Thursday, October 21, 2010

[JessFinds] Break out the banjo - a style reflection

My husband (aka Preacher) has informed me that we are "hayseeds." Really. Unkay. This is a derogatory term for people who have been put out to pasture too long, been roaming the ranges ... country folk. Style-less. Gasp.

Let me get my banjo and play a little tune to help paint this picture ...

I have been many things, but hayseed was not one that popped up in my mind.!!!

Grunge: In the early 90's, I tried on grunge. It was the Pacific NW ... we wore flannels and docs and thermal underwear under ripped skater shorts. I wore skull caps. I tried to tone down my natural perky behavior. Perky was not grunge. I dyed my hair orange and maroon and went to Primus (Nirvana, Alice in Chains, etc...) concerts and threw myself in mosh pits (where inevitably I would get shoved in to the back of that sweaty shirtless fat blond guy ... you know the one that was in EVERY mosh pit the summer of 1992). I still have indentations on my shins from being used as a human ladder. I got a stoooopid tattoo that I still love because it reminds me of being really stooooopid. I dated musicians and drank a lot of black coffee.

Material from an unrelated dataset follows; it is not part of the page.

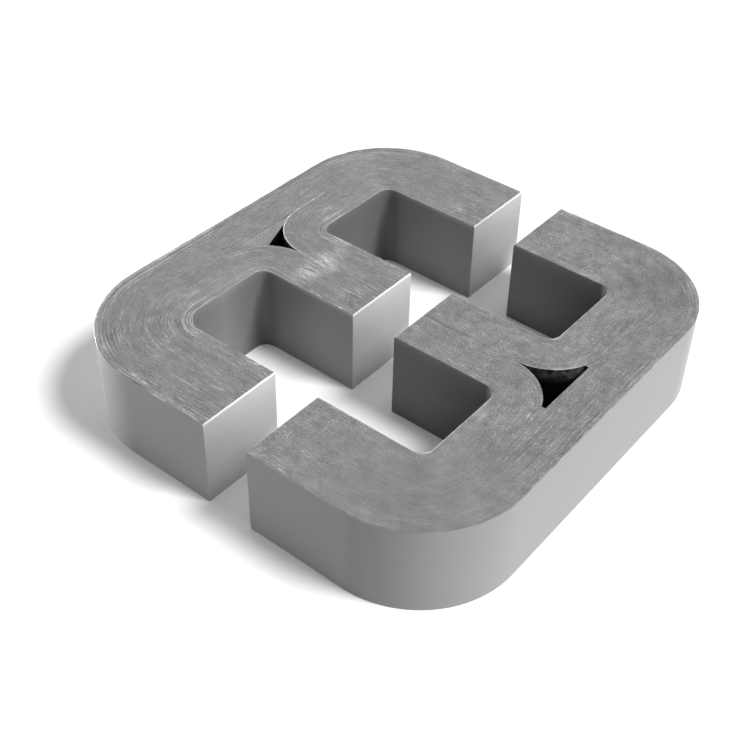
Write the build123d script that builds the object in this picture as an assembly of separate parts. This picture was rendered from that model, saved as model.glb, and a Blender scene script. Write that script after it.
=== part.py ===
from build123d import *
import os
from math import cos, radians, sin, sqrt

# Strip, in millimetres: one long ribbon of coated electrical steel per winding
strip_width = 25.0
strip_thickness = 0.3
turns = 40

# Windows, from leg to leg and from the cut to the yoke of one half
window_width = 29.0
window_reach = 31.5
mandrel_radius = 3.5
# The left half's near corner came off the mandrel slacker than the others
corner_slack = 2.5

# How far apart the two halves stand
cut_gap = 13.3

# The turns wander sideways as they pile up, in bands: how far each band stands proud above and back
# below, from the first turns to the last. The rims of the first and last turns are eased
band_offsets = [0.0, 0.08, 0.0, 0.1]
rim_ease = 0.25
# Lapped cut faces have their long edges broken
lap_bevel = 0.4

# Varnish that set in the pocket between the windings. Angles run along an inner winding's outer corner,
# from where it leaves the outer winding
varnish_recess = 0.1
varnish_start = 7.0
varnish_corner = 22.0
varnish_bridge_near = 52.5
varnish_bridge_far = 29.6

# Nick in the rim of the left half's slack corner, its place an angle from the yoke
nick_angle = 39.0
nick_width = 1.1
nick_depth = 0.5
nick_height = 0.9

# Worked out from the above
build = turns * strip_thickness
overall_height = strip_width + max(band_offsets)
corner_radius = mandrel_radius + build
outer_reach = window_reach + build
row_offset = (window_width + 2 * build) / 2
rows = {"near": -1, "far": 1}
sides = {"left": -1, "right": 1}


def winding_section():
    """Cross-section of a winding, from its first turn at 0 outwards, standing on its flush bands."""
    band = build / len(band_offsets)
    edge = []
    for number, offset in enumerate(band_offsets):
        edge += [(number * band, offset), ((number + 1) * band, offset)]
    edge[0] = (rim_ease, band_offsets[0])
    edge[-1] = (build - rim_ease, band_offsets[-1])
    edge = list(dict.fromkeys(edge))
    lower = [(0, band_offsets[0] + rim_ease), *edge, (build, band_offsets[-1] + rim_ease)]
    upper_edge = [(across, strip_width + up) for across, up in reversed(edge)]
    last_rim = (build, strip_width + band_offsets[-1] - rim_ease)
    first_rim = (0, strip_width + band_offsets[0] - rim_ease)
    return make_face(Polyline(*lower, last_rim, *upper_edge, first_rim, close=True))


def half_winding(side, middle, half_span, reach, near_radius, far_radius):
    """Half of a wound loop: its section carried along one leg, the yoke and the other leg."""
    cut_x = side * cut_gap / 2
    yoke_x = cut_x + side * reach
    corners = [
        (cut_x, middle - half_span),
        (yoke_x, middle - half_span),
        (yoke_x, middle + half_span),
        (cut_x, middle + half_span),
    ]
    first_turn = FilletPolyline(*corners, radius=[near_radius, far_radius])
    start = Plane(origin=corners[0], x_dir=(0, -1, 0), z_dir=(-1, 0, 0))
    return sweep(start * winding_section(), path=first_turn) - lapping_bevels(side)


def lapping_bevels(side):
    """Square bars on edge, which break the long edges of one half's cut faces."""
    bars = []
    for level, depth in ((0, lap_bevel), (overall_height, lap_bevel + max(band_offsets))):
        bar = Box(depth * sqrt(2), 4 * row_offset, depth * sqrt(2))
        bars.append(Pos(side * cut_gap / 2, 0, level) * Rot(0, 45, 0) * bar)
    return bars


def slack(side, row):
    """Extra corner radius, which only the left half's near corner has."""
    return corner_slack if (side, row) == (sides["left"], rows["near"]) else 0


def outer_winding(side):
    """The loop wound round both inner loops."""
    return half_winding(
        side,
        0,
        2 * row_offset,
        outer_reach,
        corner_radius + slack(side, rows["near"]),
        corner_radius + slack(side, rows["far"]),
    )


def inner_winding(side, row):
    """One of the two loops that stand side by side and share the middle leg."""
    outside = mandrel_radius + slack(side, row)
    near_radius, far_radius = (outside, mandrel_radius) if row < 0 else (mandrel_radius, outside)
    return half_winding(side, row * row_offset, window_width / 2, window_reach, near_radius, far_radius)


def nick():
    """Three-cornered chip out of the rim, where something struck it."""
    outside_radius = corner_radius + build + corner_slack
    inward = outside_radius - nick_depth
    outward = outside_radius + nick_depth
    chip = make_face(Polyline((inward, 0), (outward, nick_width), (outward, -nick_width), close=True))
    yoke_x = sides["left"] * (cut_gap / 2 + outer_reach + build)
    centre_x = yoke_x + outside_radius
    centre_y = outside_radius - 2 * row_offset - build
    place = Pos(centre_x, centre_y, overall_height - nick_height) * Rot(0, 0, 180 + nick_angle)
    return place * extrude(chip, 2 * nick_height)


def pocket_point(side, row, angle):
    """A point on an inner winding's outer corner, which bounds the three-cornered pocket."""
    across = corner_radius * (1 - cos(radians(angle)))
    along = corner_radius * (1 - sin(radians(angle)))
    return (side * (cut_gap / 2 + outer_reach - across), row * along)


def pocket_wall(side, row, angle):
    """The outer winding's inner face beside that point."""
    return (side * (cut_gap / 2 + outer_reach), row * corner_radius * (1 - sin(radians(angle))))


def pocket_arc(side, row, start, end):
    """The inner winding's outer corner between two angles."""
    middle = pocket_point(side, row, (start + end) / 2)
    return ThreePointArc(pocket_point(side, row, start), middle, pocket_point(side, row, end))


def varnish(outline):
    """Set varnish of an outline, just short of the strip edges above and below."""
    depth = strip_width - 2 * varnish_recess
    return Pos(0, 0, varnish_recess) * extrude(make_face(Wire(outline)), depth, dir=(0, 0, 1))


def varnish_in_corner(side, row):
    """Varnish that fills one tight end of a pocket."""
    arc = pocket_arc(side, row, varnish_start, varnish_corner)
    start = pocket_wall(side, row, varnish_start)
    end = pocket_wall(side, row, varnish_corner)
    return varnish([Line(start, arc @ 0), arc, Line(arc @ 1, end), Line(end, start)])


def varnish_across_pocket(side):
    """Varnish that fills the yoke side of a pocket from one tight end to the other."""
    near = pocket_arc(side, rows["near"], varnish_start, varnish_bridge_near)
    far = pocket_arc(side, rows["far"], varnish_bridge_far, varnish_start)
    start = pocket_wall(side, rows["near"], varnish_start)
    end = pocket_wall(side, rows["far"], varnish_start)
    return varnish(
        [Line(start, near @ 0), near, Line(near @ 1, far @ 0), far, Line(far @ 1, end), Line(end, start)]
    )


os.makedirs("parts", exist_ok=True)
for side_name, side in sides.items():
    outer = outer_winding(side)
    if side_name == "left":
        outer = outer - nick()
    export_step(outer, f"parts/{side_name}_outer_winding.step")
    for row_name, row in rows.items():
        export_step(inner_winding(side, row), f"parts/{side_name}_{row_name}_winding.step")
export_step(varnish_across_pocket(sides["left"]), "parts/left_pocket_varnish.step")
for row_name, row in rows.items():
    export_step(varnish_in_corner(sides["right"], row), f"parts/right_{row_name}_pocket_varnish.step")
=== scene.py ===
from math import cos, pi, radians, sin

import bpy
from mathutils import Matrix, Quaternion, Vector


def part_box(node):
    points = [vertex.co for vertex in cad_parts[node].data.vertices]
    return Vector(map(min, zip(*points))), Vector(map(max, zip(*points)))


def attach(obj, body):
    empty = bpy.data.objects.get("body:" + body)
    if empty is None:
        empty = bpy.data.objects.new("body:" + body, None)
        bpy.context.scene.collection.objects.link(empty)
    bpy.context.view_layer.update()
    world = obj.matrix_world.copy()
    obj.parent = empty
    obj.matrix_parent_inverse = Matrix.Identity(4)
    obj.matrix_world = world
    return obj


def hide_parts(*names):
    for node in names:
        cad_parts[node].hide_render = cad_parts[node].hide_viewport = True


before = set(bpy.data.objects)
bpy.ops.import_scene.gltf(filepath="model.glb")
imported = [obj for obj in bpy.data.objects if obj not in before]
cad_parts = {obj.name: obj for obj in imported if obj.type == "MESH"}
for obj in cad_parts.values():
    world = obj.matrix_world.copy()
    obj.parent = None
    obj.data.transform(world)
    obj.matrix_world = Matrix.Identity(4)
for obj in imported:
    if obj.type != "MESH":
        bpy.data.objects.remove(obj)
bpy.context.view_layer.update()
scene = bpy.context.scene


# Windings: each of the three loops is one ribbon of coated silicon steel, wound turn on turn over a
# square mandrel, soaked in varnish and baked. It is then cut in two through its legs, and the cut
# faces are lapped flat. Here every turn is a strip of its own, so the tops show real strip edges.
mm = 0.001
turns = 40
turn_pitch = 0.3 * mm
stacking_factor = 0.96
strip_width = 25 * mm
strip_edge_ease = 0.02 * mm
rim_ease = 0.25 * mm
joint_ease = 0.03 * mm
lap_bevel = 0.3 * mm
mandrel_radius = 3.5 * mm
corner_slack = 2.5 * mm
corner_steps = 22
# How far the turns wander sideways in waves, how many waves, and how far a single turn may stray
wander = 0.08 * mm
wander_waves = 2
turn_stray = 0.02 * mm
build = turns * turn_pitch


def add_socket(tree, name, kind, direction="INPUT"):
    """A named socket on a node group, whichever kind of tree it is."""
    return tree.interface.new_socket(name, in_out=direction, socket_type=f"NodeSocket{kind}")


def plug(tree, value, socket):
    """Joins an output to a socket, or sets a plain value on it."""
    if isinstance(value, bpy.types.NodeSocket):
        tree.links.new(value, socket)
    else:
        socket.default_value = value


def add_node(tree, kind, *values, **settings):
    """A node with its settings, whose first inputs take the values in turn. None skips an input."""
    node = tree.nodes.new(kind)
    for setting, value in settings.items():
        setattr(node, setting, value)
    for value, socket in zip(values, (s for s in node.inputs if s.enabled)):
        if value is not None:
            plug(tree, value, socket)
    return node


def calculate(tree, operation, *values):
    """One Math node's result."""
    return add_node(tree, "ShaderNodeMath", *values, operation=operation).outputs[0]


def all_of(tree, *masks):
    """The product of several masks."""
    result = masks[0]
    for mask in masks[1:]:
        result = calculate(tree, "MULTIPLY", result, mask)
    return result


def attribute(tree, name, kind="FLOAT"):
    """A named attribute's value, in a tree that makes geometry."""
    return add_node(tree, "GeometryNodeInputNamedAttribute", name, data_type=kind).outputs[0]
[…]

Glam-Goth: In early to mid college I went for glam-goth-pirate. I was overdressed, always looking like I was about to go clubbing even though I was just going to class. It was the antithesis of the hippy look that was pervasive at my college. I wanted to look glorious. I wanted perfectly applied makeup and teetering heels. I eventually dyed my hair black with blue highlights and looked like Japanese animation. Or a vampire. Some people swear I was seen wearing a cape - I swear I was never that lame. However, that time frame is a wee bit foggy. I do recall wearing thigh-high boots and poet shirts without irony. I went to warehouse parties. I dated misunderstood boys and drank espresso.

Shabby Prep: Then I went for the broke-down preppy look as I started to exit college. Vintage thrift store finds. Back to my natural hair color (white blonde). I thought I was channeling a whole Katherine Hepburn vibe with menswear. I owned suspenders. Thought I was a hipster. I dated grad students and drank black coffee.

YUP: Enter Seattle circa 1998-2001. I am a young urban professional! I am riding the boom! I make great money! I have a personal shopper at Nordstroms and I buy MAC cosmetics by the truckload! Hello cashmere! I am married! I go on vacations! I talk about the stock market! I put cream and sugar in my coffee!

Momista Chic: Then we go to the Virginia /DC years - 2002 - 2005. I dyed my hair red for a while. Worked in not-for-profit land. Got preggo, had Miss Crab and adopted a mommy-chic aesthetic. I had a Kate Spade diaper bag. I gave up coffee completely.

Mommy: We move to rural New England. I have another child. I am jeans and tee-shirts. Add a sweater in winter. I own clogs. And a minivan missing one hubcap. I suck down coffee any way I can get it. Frequently Iced Lattes from the Dunkin Donuts drive-through.

Ohmigod. We are hayseeds! I need an intervention.